One thing Teo says will be different in her next fight is that she will have more control over her mental state entering the bout against Gaol, which will certainly help towards achieving a more fluid performance.

“I’m sure that it will be better this time around. After the first fight at ONE Championship, I know now what to expect and I’m sure I’ll cope with the nerves better this time,” said Teo. “I’m thrilled that I won my ONE debut on my birthday. It was the best birthday present I’ve given to myself.”

#2 Focus on Her Own Strengths, Know Her Opponent’s Weaknesses

A mark of a good fighter is their ability to craft an effective game plan heading into a bout. With the aid of coach Lalwani, Teo is able to masterfully center her training to approach her fights.

Even though Teo says she was happy to win her ONE debut, there was a lot of room for growth and areas of opportunity.

“While I remembered being happy that I won, at the same time, I felt that I could have performed better and finished the fight sooner,” said Teo.

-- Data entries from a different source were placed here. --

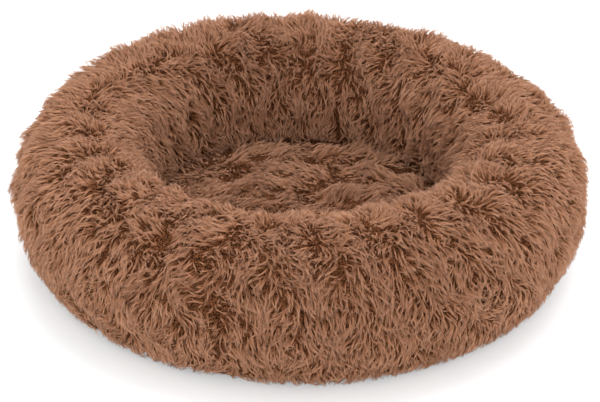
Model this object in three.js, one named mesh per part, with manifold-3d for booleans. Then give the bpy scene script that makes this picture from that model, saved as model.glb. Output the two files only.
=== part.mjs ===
// Round donut pet bed: a raised fur rim about a sunken fur well, on a grip-dotted base.
// Millimetres, +Z up. The origin is on the floor, under the middle of the bed.
// The rim and well are a removable cover over two filled liners, a ring bolster and a round cushion.
// A moulded-tooth zip closes the cover at the back of the heel, where the rim meets the base.

import * as THREE from 'three';
import { mergeVertices } from 'three/addons/utils/BufferGeometryUtils.js';
import Module from 'manifold-3d';

// Overall sizes
const outer_diameter = 760;
const bed_height = 205;
const rim_width = 195;

// Cloths and their clearances
const cover_depth = 20;
const base_cloth = 1.2;
const liner_cloth = 1;
const rest_gap = 0.3;
const cover_fit = 1;
const sewing_gap = 0.5;
const mitre_gap = 0.4;

// The rim's section is an oval between an ellipse and a rounded box
const oval_power = 2.2;
const oval_corners = 12;
const fine_corners = 34;

// The rim cover is two half rings, drawn in at the two seams between them
const seam_turn = THREE.MathUtils.degToRad(-15);
const seam_dip = 7;
const seam_dip_reach = 45;
const lump_dip = 3;
const lumps_per_panel = 4;

// The pile stands in tufts, where sets of waves, each on its own way over the rim, rise together
const tuft_spacing = 58;
const tuft_dip = 11;
const tuft_full_share = 0.45;
const tuft_way_shares = [0.04, 0.27, 0.46, 0.63, 0.82];
const tuft_phase_shares = [0.1, 0.7, 0.4, 0, 0.55];
const tuft_fade = 30;
const cover_steps = 96;
const base_steps = 72;
const bolster_steps = 36;
const cushion_steps = 24;

// The well: the fur disc that the animal lies on, and the round cushion below it
const well_seam_ease = 1;
const well_seam_height = 52;
const well_crown = 4.5;
const cushion_edge_gap = 8;
const cushion_power = 3;
const cushion_corners = 12;
const disc_rings = 7;

// Printed grip dots under the base
const dot_height = 0.8;
const dot_radius = 3.5;
const dot_spacing = 76;
const dot_margin = 12;
const dot_sides = 6;

// The zip lies on the heel, a 45 degree cone. Its tapes' middle plane is the cone itself.
const heel_slope = THREE.MathUtils.degToRad(45);
const chain_height = 20;
const chain_length = 342;
const tooth_pitch = 4.5;
const tooth_reach = 2.8;
const tooth_root_width = 1.4;
const tooth_head_width = 2.3;
const tooth_thickness = 2.6;
const tooth_tip_gap = 0.35;
const bead_width = 1.4;
const bead_end = 1.6;
const tape_width = 9;
const tape_cloth = 0.8;
const tape_tail = 10;
const tape_step = 12;
const stop_length = 2.5;
const bottom_stop_length = 3;
const stop_thickness = 4.4;
const opening_tail = 8;
const cut_overrun = 6;

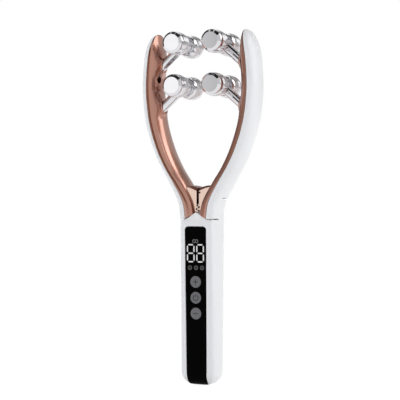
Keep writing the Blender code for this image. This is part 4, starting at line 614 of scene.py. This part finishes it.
# The upper lamp is flat, so it takes the depth that the panel has a little above its middle.
UPPER_SEAT_HEIGHT = UPPER_LAMP_HEIGHT + 0.0003
# Milky polycarbonate light guides, lit white from behind: even, with cloudy spots 1.4 mm wide.
lit, tree, shader = new_material("lit_display_segments", {
    "Base Color": linear("303030"), "Roughness": 0.3, "Emission Strength": 0.8})
mottled(tree, shader.inputs["Emission Color"], "d8d8d8", "f2f2f2", 700.0)
# The same light guides with their lamps turned low, so the mode signs look grey.
dim = lit.copy()
dim.name = "dim_display_lamps"
dim.node_tree.nodes["Principled BSDF"].inputs["Emission Strength"].default_value = 0.14


def bar(centre_x, centre_z, length, thick, upright, near_y, far_y):
    """One bar of a digit, with pointed ends."""
    a, b = length / 2, thick / 2
    outline = [(-a, 0), (-a + b, -b), (a - b, -b), (a, 0), (a - b, b), (-a + b, b)]
    if upright:
        outline = [(z, x) for x, z in outline]
    return plate("bar", [(centre_x + x, centre_z + z) for x, z in outline], near_y, far_y)


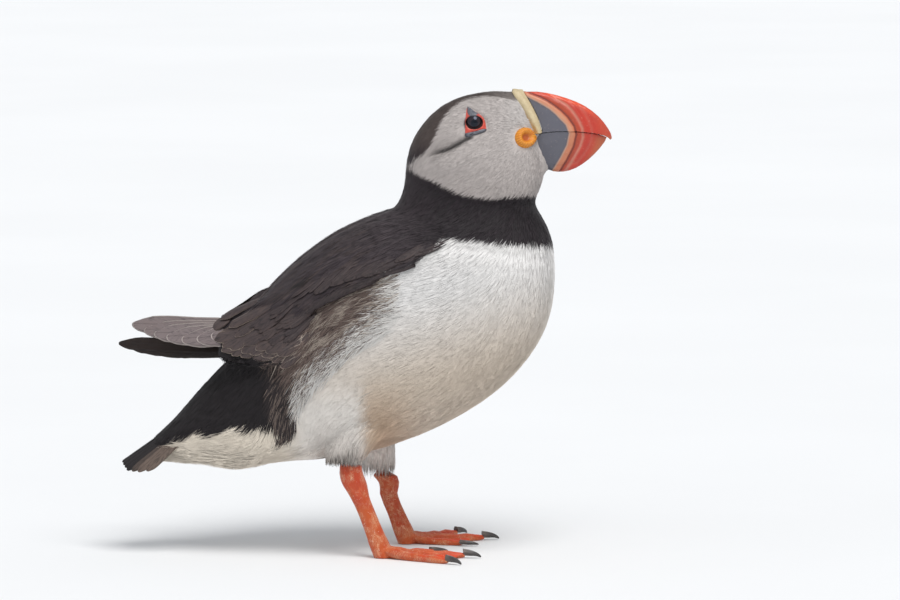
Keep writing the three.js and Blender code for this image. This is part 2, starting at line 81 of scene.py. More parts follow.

This time, Teo says she can execute her game plan better. In fact, they have already studied Gaol, and have carefully developed a strategy heading into the fight. But regardless of how they plan to attack her opponent, or where the fight will lead, Teo says she has all bases covered, and can adapt to any situation.

“I have two friends who fought with [Gaol] in boxing and Muay Thai. There is no doubt about her striking skills. And I’ve heard she is a national sanda athlete too,” said Teo. “So I guess she knows her takedowns. If the fight goes to the ground, I’m confident that I’ll submit her.”

#3 Cover All Aspects of the Fight Game

The next step, Teo says, is of course making sure she possesses all the skills necessary to claim victory. This is MMA after all, and covering all aspects of the fight game is part of being ready for battle.

At her best, Teo is a devastating and energetic striker, drawing upon her vast experience in Muay Thai and boxing over the years competing in amateur competitions. She is also very well-rounded on the mat, and has the ability to subdue foes with a robust grappling game.

Testament to this are her two submission wins as a professional, including a second-round submission via rear-naked choke she earned in her most recent fight.

“I have an edge with my skill set. I know that I am the better fighter. I am well-rounded, I can strike, I can wrestle, and I can grapple,” said Teo. She may be a good striker. But this, after all, is an MMA fight. You have to be well-versed in all aspects.”

It appears Teo has been given a boost of confidence with her first victory inside the ONE Championship cage. And she is certainly going in the right direction. If Teo can continue improving her skills after each fight, the ceiling is certainly high for the young prospect.

“I’ve been working on my flaws and weaknesses from my last fight. I am confident of winning. It is [Gaol’s] pro MMA debut and I have no idea how she is going to fight,” said Teo. “But I’m ready to strike with her and I’m confident of submitting her if the fight goes to the ground. I’ll let the fight unfold and react accordingly.”

#4 Learn From Every Experience

You hear fighters often harp about learning the lessons with each victory or each loss. But Teo takes this philosophy beyond that and extends it to the out-of-cage experience. She believes the entire process of a prizefight is important, because it plays such a huge factor on the mental state of a fighter.

“Every fight is important to me,” said Teo. “One thing I’ve learned is, there is never a fight too small. Every fight is an opportunity to go through the motions of the whole mental and physical preparations.”

Oftentimes a lot of fighters tend to focus on just the fighting aspect of professional MMA. While this is of course very important, Teo recognizes the equal importance of rumblings outside the cage. The fight is just three, five-minute rounds. The rest of the work takes place behind the scenes, from the weight cut, the build-up, and the promotion, to the craziness fight week.

“My previous fights allowed me to discover what worked and what did not work,” said Teo, showing incredible wisdom at a young age.

“It is difficult to work towards an open road. I have to admit these earlier fights allowed me to refine my strategies, because sparring in the gym will always be different than being in a ring under the watchful eyes of the public.”